Postby coloin » Fri Nov 22, 2019 9:31 pm

That was easy .... so we have 20 clue minimal and now 38 clue minimal LSQ [!} puzzles, Maybe with a bit more looking there would be a 39
Here is a 20
Code: Select all
 1 3 2 4 . . . . .
 3 2 4 . . . . . .
 2 4 . . . . . . .
 4 . . . . . . . .
 . . . . . . . . .
 . . . . . . . . 5
 . . . . . . . 5 7
 . . . . . . 5 7 6
 . . . . . 5 7 6 8

from qiuyanzhe's theorm here this is easily made ... but it is not proven that this is the miniumum
Code: Select all
+---+---+---+
|123|4..|...|
|4..|...|...|
|...|...|.56|
+---+---+---+
|234|...|...|
|...|...|...|
|...|...|567|
+---+---+---+
|34.|...|...|
|...|...|..5|
|...|..5|678|
+---+---+---+  valid 9*9 puzzle with 20C - and is also a valid LSQ puzzle

Maybe a search through 19C will provide us with one !

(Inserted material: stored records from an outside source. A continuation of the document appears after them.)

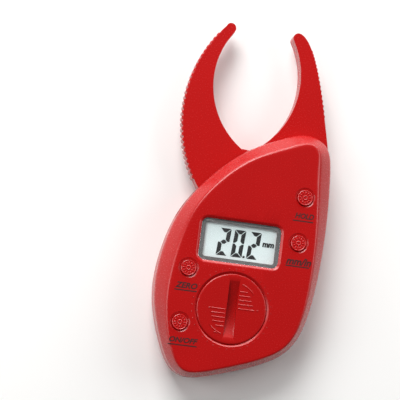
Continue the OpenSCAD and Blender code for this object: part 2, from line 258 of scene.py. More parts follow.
def lathe(profile, steps=96, centre=(0, 0)):
    """A profile of (radius, height) points spun round the Z axis and set at a centre."""
    bm = bmesh.new()
    chain = [bm.verts.new((r, 0, z)) for r, z in profile]
    edges = [bm.edges.new(pair) for pair in zip(chain, chain[1:])]
    bmesh.ops.spin(bm, geom=chain + edges, cent=(0, 0, 0), axis=(0, 0, 1), angle=math.tau,
                   steps=steps, use_merge=True)
    bmesh.ops.remove_doubles(bm, verts=bm.verts, dist=0.0001)
    bmesh.ops.recalc_face_normals(bm, faces=bm.faces)
    bmesh.ops.translate(bm, vec=(*centre, 0), verts=bm.verts)
    return bm


def rod(radius, low, high, centre=(0, 0), steps=48):
    """A plain rod."""
    return lathe([(0, low), (radius, low), (radius, high), (0, high)], steps, centre)


def ring_of(bm, count, centre):
    """bm repeated round a vertical axis through centre."""
    bmesh.ops.spin(bm, geom=bm.verts[:] + bm.edges[:] + bm.faces[:], cent=(*centre, 0), axis=(0, 0, 1),
                   angle=math.tau * (count - 1) / count, steps=count - 1, use_duplicate=True)
    return bm


def rounded(bm, offset, segments=3, edges=None, angle=35):
    """bm with its sharp edges, or the ones given, rounded."""
    if edges is None:
        edges = [e for e in bm.edges if len(e.link_faces) == 2 and e.calc_face_angle() > math.radians(angle)]
    bmesh.ops.bevel(bm, geom=edges, offset=offset, offset_type="OFFSET", segments=segments, profile=0.5,
                    affect="EDGES", clamp_overlap=True, material=-1)
    return bm


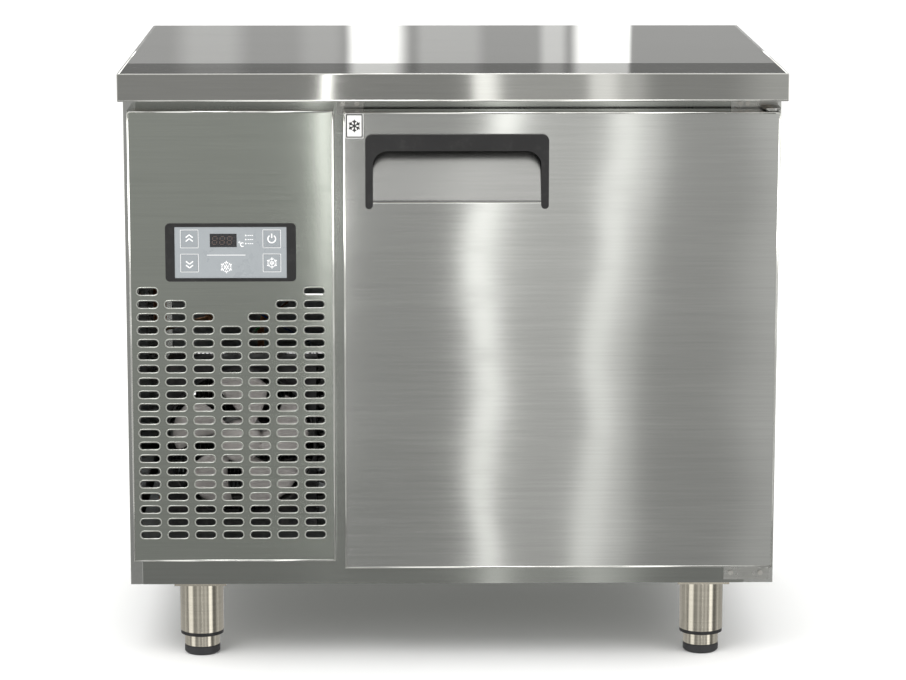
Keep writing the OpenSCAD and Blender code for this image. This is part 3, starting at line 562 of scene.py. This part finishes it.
# The grille's lattice, as in the CAD: 7 columns and 20 rows, whose top rows leave out the middle in steps.
SLOT_LENGTH, SLOT_HEIGHT = 28 * MM, 9.5 * MM
SLOT_PITCH_X, SLOT_PITCH_Z = 37.6 * MM, 17.82 * MM
SLOT_ROWS, SLOT_SIDE_COLUMNS, SLOT_FULL_ROW = 20, 3, 3
SLOT_MIDDLE_X, SLOT_TOP_Z = -301.2 * MM, 529.2 * MM
RIM_WIDTH, RIM_HEIGHT = 1.3 * MM, 0.5 * MM


def slot_rims(form):
    """A rounded pressed rim round every air slot."""
    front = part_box("front_panel")[0].y
    profile = [(0.15, 0.0), (-0.35, 0.75), (-0.7, 1.0), (-1.0, 0.7), (-1.15, 0.0)]
    for row in range(SLOT_ROWS):
        for column in range(-SLOT_SIDE_COLUMNS, SLOT_SIDE_COLUMNS + 1):
            if abs(column) < SLOT_FULL_ROW - row:
                continue
            middle = (SLOT_MIDDLE_X + column * SLOT_PITCH_X, SLOT_TOP_Z - row * SLOT_PITCH_Z)
            loops = []
            for inset, height in profile:
                ring = stadium(SLOT_LENGTH, SLOT_HEIGHT, inset * RIM_WIDTH)
                y = front - height * RIM_HEIGHT
                loops.append([form.verts.new((middle[0] + x, y, middle[1] + z)) for x, z in ring])
            for outer, inner in zip(loops, loops[1:]):
                for index in range(len(outer)):
                    after = (index + 1) % len(outer)
                    form.faces.new((outer[index], outer[after], inner[after], inner[index]))


rim_steel = brushed_steel("steel_rims", (0.42, 0.43, 0.4), 0.3)
new_piece("slot_rims", "cabinet", rim_steel, slot_rims, smooth=True)

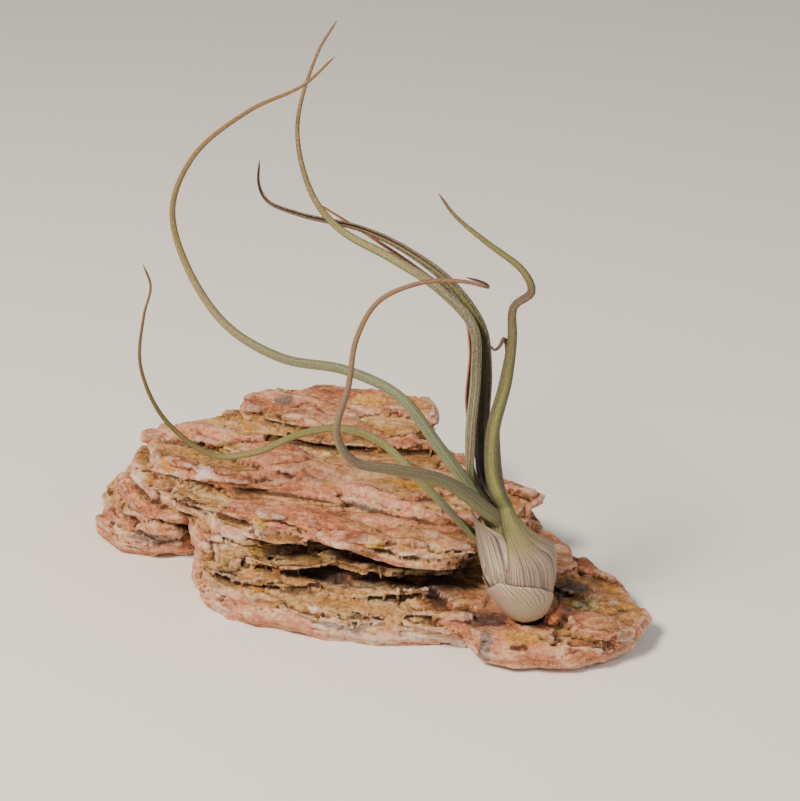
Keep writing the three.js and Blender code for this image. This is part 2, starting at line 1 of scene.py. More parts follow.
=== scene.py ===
# An air plant in a hollow at the front of a layered stone, dressed over its solid model.
# Metres, +Z up, front towards -Y. The dictionaries hold millimetres of the drawing that the
# solids were made from, and inFrame() turns a point of it to the frame's metres.
import math
import bpy
import numpy as np
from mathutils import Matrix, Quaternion, Vector, noise
from mathutils.bvhtree import BVHTree


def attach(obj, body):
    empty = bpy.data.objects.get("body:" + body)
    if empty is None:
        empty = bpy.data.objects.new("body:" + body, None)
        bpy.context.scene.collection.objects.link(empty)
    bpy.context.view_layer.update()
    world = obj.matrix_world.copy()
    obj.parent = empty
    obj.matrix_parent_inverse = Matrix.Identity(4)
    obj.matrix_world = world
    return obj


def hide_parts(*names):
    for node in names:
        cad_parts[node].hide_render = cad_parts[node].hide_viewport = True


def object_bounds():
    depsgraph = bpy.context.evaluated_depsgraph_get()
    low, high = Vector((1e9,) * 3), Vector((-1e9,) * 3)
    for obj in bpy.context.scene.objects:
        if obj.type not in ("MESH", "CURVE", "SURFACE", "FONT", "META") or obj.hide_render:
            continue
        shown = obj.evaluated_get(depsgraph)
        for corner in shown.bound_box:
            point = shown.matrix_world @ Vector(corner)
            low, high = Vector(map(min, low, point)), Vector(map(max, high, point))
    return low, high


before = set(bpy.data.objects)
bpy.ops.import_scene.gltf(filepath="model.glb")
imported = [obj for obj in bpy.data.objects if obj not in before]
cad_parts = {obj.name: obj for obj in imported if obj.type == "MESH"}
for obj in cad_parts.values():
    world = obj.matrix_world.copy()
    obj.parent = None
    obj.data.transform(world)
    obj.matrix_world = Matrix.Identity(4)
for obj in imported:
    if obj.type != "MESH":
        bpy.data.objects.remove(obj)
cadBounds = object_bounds()
mm = 0.001
middle = Vector((-15.08, -8.11, 0))  # the drawing's point that lies over the frame's origin
noise.seed_set(1)  # noise_vector() draws its offsets from the clock without it


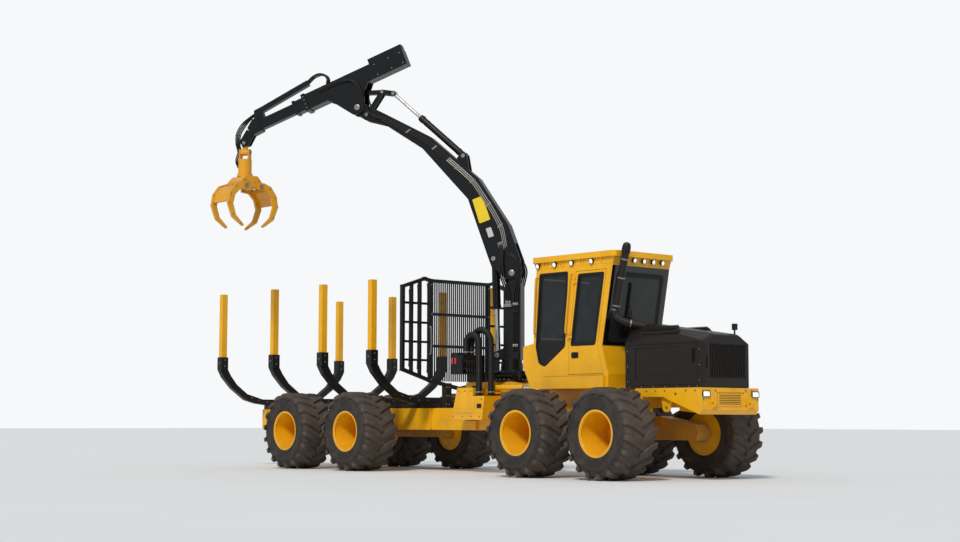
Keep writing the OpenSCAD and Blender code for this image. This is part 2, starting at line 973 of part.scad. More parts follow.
module boom() {
    color("dimgray")
        on_crane() {
            difference() {
                side_plate(-boom_half, boom_half)
                    polygon(boom_outline);
                cross_cyl(boom_pin[0], boom_pin[1], 560, -110, 110);
                cross_cyl(lift_top[0], lift_top[1], 35 + fit, -200, 200);
                cross_cyl(rocker_pin[0], rocker_pin[1], pin_r + fit, -200, 200);
                cross_cyl(tip_pin[0], tip_pin[1], 60, -200, 200);
                block([2080, -90, 6300], [3200, 90, 7100]);
                for (s = [-1, 1])
                    block([2350, s > 0 ? 116 : -200, 6300], [3200, s > 0 ? 200 : -116, 7100]);
            }
            both_sides()
                side_plate(66, 100)
                    difference() {
                        polygon([[780, 5500], [1080, 5760], [990, 5930], [900, 5960], [850, 5900]]);
                        translate(stick_foot)
                            circle(r = pin_r + fit);
                    }
            cross_cyl(boom_pin[0], boom_pin[1], 59.5, -boom_half, boom_half);
        }
}

module stick_barrel() {
    d = rocker_rod - stick_foot;
    color("dimgray")
        on_crane()
            difference() {
                union() {
                    cross_cyl(stick_foot[0], stick_foot[1], 62, -65.5, 65.5);
                    cross_cyl(stick_foot[0], stick_foot[1], pin_r, -108, 108);
                    rod_between(stick_foot, stick_foot + d * stick_gland, stick_cyl_d / 2);
                }
                rod_between(stick_foot + d * 0.08, stick_foot + d * (stick_gland + 0.01),
                            stick_rod_d / 2 + fit);
            }
}

module stick_rod() {
    d = rocker_rod - stick_foot;
    color("silver")
        on_crane() {
            cross_cyl(rocker_rod[0], rocker_rod[1], 58, -45.5, 45.5);
            rod_between(stick_foot + d * 0.35, rocker_rod, stick_rod_d / 2);
        }
}

module rocker() {
    color("dimgray")
        on_crane()
            difference() {
                union() {
                    both_sides()
                        side_plate(46, 70) {
                            bar(rocker_pin, rocker_link, 92);
                            bar(rocker_link, rocker_rod, 92);
                        }
                    cross_cyl(rocker_pin[0], rocker_pin[1], 55, -89.5, 89.5);
                    cross_cyl(rocker_pin[0], rocker_pin[1], pin_r, -124, 124);
                }
                cross_cyl(rocker_link[0], rocker_link[1], pin_r + fit, -80, 80);
            }
}

// Middle of the stick link's front eye, in the crane's plane
link_front = tip_pin + [
    link_eye[0] * cos(stick_fall) + link_eye[1] * sin(stick_fall),
    link_eye[1] * cos(stick_fall) - link_eye[0] * sin(stick_fall)
];

module stick_link() {
    color("dimgray")
        on_crane() {
            side_plate(-45.5, 45.5)
                bar(rocker_link, link_front, 86);
            cross_cyl(rocker_link[0], rocker_link[1], pin_r, -78, 78);
        }
}

module stick() {
    half = stick_w / 2;
    top = stick_base + stick_h;
    color("dimgray")
        on_crane()
            on_stick() {
                difference() {
                    union() {
                        block([-1210, -half, stick_base], [980, half, top]);
                        block([900, -half - 20, stick_base - 20], [980, half + 20, top + 20]);
                        block([-1210, -90, top], [-500, 90, top + 110]);
                    }
                    block([-1180, -half + stick_t, stick_base + stick_t],
                          [900, half - stick_t, top - stick_t]);
                    block([-1180, -half + stick_t + pad, stick_base + stick_t + pad],
                          [981, half - stick_t - pad, top - stick_t - pad]);
                }
                both_sides()
                    side_plate(half - 3, half + 27)
                        difference() {
                            union() {
                                polygon([
                                    [-420, 420], [-230, 200], [-130, -60], [0, -140], [130, -90],
                                    [420, 300], [560, 420]
                                ]);
                                circle(r = 140);
                            }
                            circle(r = 60);
                        }
                cross_cyl(0, 0, 59.5, -half - 30, half + 30);
                both_sides()
                    cross_cyl(link_eye[0], link_eye[1], 60, 46, half);
            }
}

module extension_1() {
    half = stick_w / 2 - stick_t - gap;
    low = stick_base + stick_t + gap;
    high = stick_base + stick_h - stick_t - gap;
    color("dimgray")
        on_crane()
            on_stick()
                difference() {
                    union() {
                        block([-1100, -half, low], [1204, half, high]);
                        block([1150, -half - 14, low - 14], [1204, half + 14, high + 14]);
                        block([-1100, -half - pad, low - pad], [-1040, half + pad, high + pad]);
                    }
                    block([-1080, -half + 20, low + 20], [1120, half - 20, high - 20]);
                    block([-1080, -half + 20 + pad, low + 20 + pad],
                          [1205, half - 20 - pad, high - 20 - pad]);
                }
}

// The hose arch's bends, along the stick and above its tip pin
hose_arch = [[800, 905], [640, 962], [500, 956], [400, 880], [385, 790], [425, 716]];

module extension_2() {
    half = stick_w / 2 - stick_t - 2 * gap - 20;
    low = stick_base + stick_t + 2 * gap + 20;
    high = stick_base + stick_h - stick_t - 2 * gap - 20;
    color("dimgray")
        on_crane()
            on_stick() {
                block([-1000, -half, low], [1960, half, high]);
                // Hose channel over the extensions, its bracket and the arch at its end
                side_plate(-58, 58) {
                    polygon([[780, 950], [1900, 850], [1900, 745], [780, 850]]);
                    polygon([[1840, high - 20], [2080, high - 20], [1990, 850], [1840, 856]]);
                    for (i = [0 : len(hose_arch) - 2])
                        square_bar(hose_arch[i], hose_arch[i + 1], 30);
                }
                block([-1000, -half - pad, low - pad], [-940, half + pad, high + pad]);
                side_plate(-half - 20, half + 20)
                    polygon([
                        [1960, low - 30], [2200, low - 40], [2230, high - 60],
                        [2080, high + 60], [1960, high + 40]
                    ]);
                both_sides()
                    side_plate(40, 64)
                        difference() {
                            polygon([[2150, 400], [2330, 250], [2460, 270], [2480, 400], [2260, 560]]);
                            translate(head_eye)
                                circle(r = 30);
                        }
            }
}

// The head's pin in the crane's plane
hang_pin = tip_pin + [
    head_eye[0] * cos(stick_fall) + head_eye[1] * sin(stick_fall),
    head_eye[1] * cos(stick_fall) - head_eye[0] * sin(stick_fall)
];
cross_drop = 180;
rotor_drop = 320;
frame_drop = 660;
jaw_drop = 860;
// How far a jaw reaches out from its hinge
jaw_reach = 400;

module hanger() {
    color("gold")
        on_crane()
            translate([hang_pin[0], 0, hang_pin[1]]) {
                cross_cyl(0, 0, 55, -39.5, 39.5);
                cross_cyl(0, 0, pin_r, -70, 70);
                block([-45, -34, -cross_drop], [45, 34, 0]);
                translate([-75.5, 0, -cross_drop])
                    rotate([0, 90, 0])
                        cylinder(r = 62, h = 151);
                translate([-112, 0, -cross_drop])
                    rotate([0, 90, 0])
                        cylinder(r = pin_r, h = 224);
            }
}

module rotator() {
    color("gold")
        on_crane()
            translate([hang_pin[0], 0, hang_pin[1]]) {
                difference() {
                    for (s = [-1, 1])
                        block([s > 0 ? 76 : -106, -60, -rotor_drop - 1],
                              [s > 0 ? 106 : -76, 60, -cross_drop + 60]);
                    translate([-120, 0, -cross_drop])
                        rotate([0, 90, 0])
                            cylinder(r = pin_r + fit, h = 240);
                }
                translate([0, 0, -frame_drop + 60])
                    cylinder(r = 130, h = frame_drop - 60 - rotor_drop);
            }
}

// The grapple's own axes are the machine's: logs lie along X
module on_grapple() {
    translate([
        -crane_x + hang_pin[0] * cos(slew_deg),
        hang_pin[0] * sin(slew_deg),
        hang_pin[1]
    ])
        children();
}

module grapple_frame() {
    w = jaw_w / 2 - 70;
    color("gold")
        on_grapple() {
            translate([0, 0, -frame_drop])
                cylinder(r = 150, h = 59.5);
            translate([-w, 0, -frame_drop - 150])
                rotate([90, 0, 90])
                    linear_extrude(2 * w)
                        polygon([
                            [-130, 150], [130, 150], [230, 40], [230, -60], [-230, -60], [-230, 40]
                        ]);
            for (s = [-1, 1])
                translate([-jaw_w / 2 - 8, s * jaw_hinge, -jaw_drop])
                    rotate([0, 90, 0])
                        cylinder(r = pin_r, h = jaw_w + 16);
        }
}

// A jaw: side is -1 for the right jaw and 1 for the left one
module jaw(side) {
    w = jaw_w / 2;
    color("gold")
        on_grapple()
            translate([0, side * jaw_hinge, -jaw_drop])
                scale([1, side, 1]) {
                    for (s = [-1, 1])
                        translate([s > 0 ? w - 60 : -w, 0, 0])
                            rotate([90, 0, 90])
                                linear_extrude(60)
                                    difference() {
                                    polygon([
                                        [-60, 50], [60, 70], [230, 10], [360, -160], [jaw_reach, -380],
                                        [300, -640], [60, -800], [40, -770], [220, -600],
                                        [290, -380], [240, -200], [120, -80], [-50, -60]
                                    ]);
                                    circle(r = pin_r + fit);
                                    }
                    translate([-w, 0, 0])
                        rotate([90, 0, 90])
                            linear_extrude(2 * w)
                                polygon([
                                    [150, -30], [225, -18], [335, -150], [375, -330], [350, -340],
                                    [300, -190], [215, -70], [150, -80]
                                ]);
                    for (x = [-w / 3, w / 3])
                        translate([x - 20, 0, 0])
                            rotate([90, 0, 90])
                                linear_extrude(40)
                                    polygon([[150, 18], [200, 12], [240, -30], [225, -60], [150, -50]]);
                }
}

// Where the centre joint lies from the origin below the machine's middle
origin_shift = [
    round((rear_len - front_len - tow_out - tow_edge) / 2),
    round((jaw_hinge + jaw_reach - hang_pin[0] * sin(slew_deg) - wheel_y - tyre_w / 2) / 2),
    0
];

module placed() {
    translate(origin_shift)
        children();
}

placed() rear_frame();
placed() bogie_axle(-rear_axle_x, rear_spacing);  // rear_axle
placed() side_tanks();
placed() gate();
placed() bunk();
placed() stakes();
placed() crane_base();
placed() valve_bank();
placed() steer_barrel(-1);  // steer_barrel_r
placed() steer_barrel(1);  // steer_barrel_l
placed() steer_rod(-1);  // steer_rod_r
placed() steer_rod(1);  // steer_rod_l
placed() front_frame();
placed() bogie_axle(front_axle_x, front_spacing);  // front_axle
placed() bumper();
placed() hood();
placed() grille_door();
placed() engine();
placed() intake();
placed() cab();
placed() roof();
placed() lamps();
placed() door();
placed() door_glass();
placed() cab_glass();
placed() seat();
placed() column();
placed() lift_barrel();
placed() lift_rod();
placed() boom();
placed() stick_barrel();
placed() stick_rod();
placed() rocker();
placed() stick_link();
placed() stick();
placed() extension_1();
placed() extension_2();
placed() hanger();
placed() rotator();
placed() grapple_frame();
placed() jaw(-1);  // jaw_r
placed() jaw(1);  // jaw_l
for (w = wheels) {
    placed() tyre(w[1], w[2]);
    placed() rim(w[1], w[2]);
}
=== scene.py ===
import math

import bmesh
import bpy
from mathutils import Matrix, Vector


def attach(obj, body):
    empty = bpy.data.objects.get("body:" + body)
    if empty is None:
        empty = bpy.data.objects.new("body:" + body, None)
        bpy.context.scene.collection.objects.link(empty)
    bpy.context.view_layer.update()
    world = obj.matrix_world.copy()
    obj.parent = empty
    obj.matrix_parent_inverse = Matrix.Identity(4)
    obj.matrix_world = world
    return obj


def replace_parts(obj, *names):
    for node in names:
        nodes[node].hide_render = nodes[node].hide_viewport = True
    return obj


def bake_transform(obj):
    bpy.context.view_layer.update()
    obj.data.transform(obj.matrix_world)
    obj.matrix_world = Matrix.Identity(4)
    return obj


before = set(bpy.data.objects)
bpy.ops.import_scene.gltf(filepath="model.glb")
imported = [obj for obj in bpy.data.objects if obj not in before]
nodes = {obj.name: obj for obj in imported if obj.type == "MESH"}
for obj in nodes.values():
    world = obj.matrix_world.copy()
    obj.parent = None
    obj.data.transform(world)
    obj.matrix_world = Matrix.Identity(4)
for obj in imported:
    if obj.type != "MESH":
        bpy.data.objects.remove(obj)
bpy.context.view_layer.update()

# ---- Studio ----
# A pale floor and a white surround, one broad lamp like a hazy sun from ahead on the right,
# and the camera about a metre off the ground, where the photograph was taken from.
scene = bpy.context.scene
scene.view_settings.view_transform = "Standard"

CAMERA_AT = Vector((23.828, -19.730, 0.945))
CAMERA_YAW, CAMERA_PITCH, CAMERA_ROLL = (math.radians(a) for a in (138.836, 5.142, 0.126))
FOCAL_PX = 1669.569
PHOTO_WIDTH_PX = 960
SENSOR_MM = 36.0
SEES_AS_FAR_AS = 500
X, Y, UP = Vector((1, 0, 0)), Vector((0, 1, 0)), Vector((0, 0, 1))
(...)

Overall there are more Essentially Different LSQ grid solutions [3.77e17 according to sudopedia *] .... and probably more minimal puzzles per grid solution

Thinking about my theory of hard 9*9 puzzles having more LSQ grid solutions
potentially the existance of many valid LSQ solution in a 9*9 puzzle may indicate that there are longer chains leading to a terminal B/R/C constraint

The number of clues in a minimal 9*9 will also have a bearing ...and thinking about it some more ....
The 9*9 has 3 constraints ....
LSQ has only 2, namely the row and column constraints without the box constraint.
and there are two other complimentary variations, namely the Box/Row an Box/Column varients which are essentially similar.

[*] 5,524,751,496,156,892,842,531,225,600 /(9! x 8!) = 377,597,570,964,258,816 [? correct]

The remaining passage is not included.